Recent data shows a downward trend in the inflation rate, suggesting that the Federal Reserve may adjust its policies to reflect this change, thereby influencing mortgage interest rates.


Over the past year and a half, the Federal Reserve has been taking aggressive measures to curb inflation, including raising short-term interest rates.


This approach has led to an increase in mortgage interest rates, although mortgage rates are not directly influenced by the Federal Reserve rates, they typically experience indirect effects.


However, the latest release of the Consumer Price Index shows that the inflation rate dropped from 3.7% in the previous month to 3.2% in October, indicating that the Federal Reserve's measures may be starting to take effect.

The decrease in the inflation rate may impact mortgage interest rates: Outlook on the U.S. real estate market

If the inflation rate continues to decrease, the Federal Reserve may consider maintaining stable rates or even implementing interest rate cuts, which could keep mortgage interest rates stable or slightly lower.
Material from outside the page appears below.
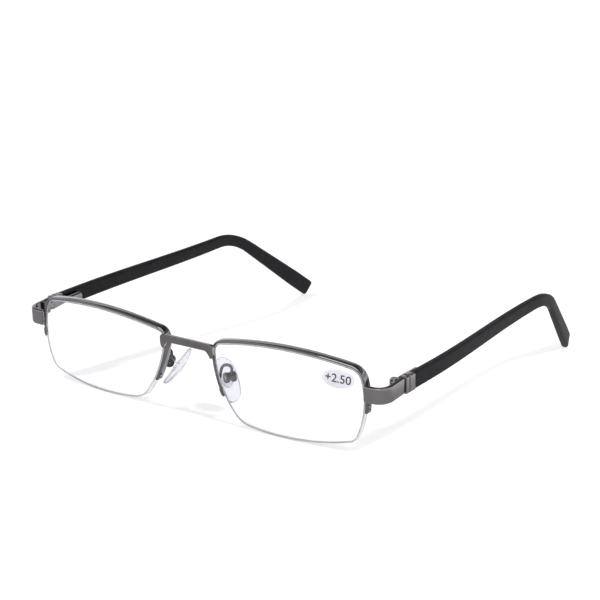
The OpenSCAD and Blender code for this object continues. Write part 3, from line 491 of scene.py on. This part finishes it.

Meanwhile, mortgage interest rates have recently started to decline, with reports indicating that the average mortgage interest rate for a 30-year fixed-rate loan has dropped to 7.4%, below previous levels. This trend brings some relief to homebuyers who are currently searching for homes and feeling concerned.


Lawrence Yun, Chief Economist at the National Association of Realtors, stated that as inflation comes under control, mortgage interest rates are significantly decreasing, and he expects them to potentially fall to around 6% by next spring.


However, the inflation rate remains higher than the Federal Reserve's target of 2%, indicating that the Federal Reserve may still consider raising rates in the future.


Higher rates often raise concerns about economic recession, something the Federal Reserve has been working to avoid. Generally, the Federal Reserve lowers rates during periods of economic turbulence to stimulate economic growth.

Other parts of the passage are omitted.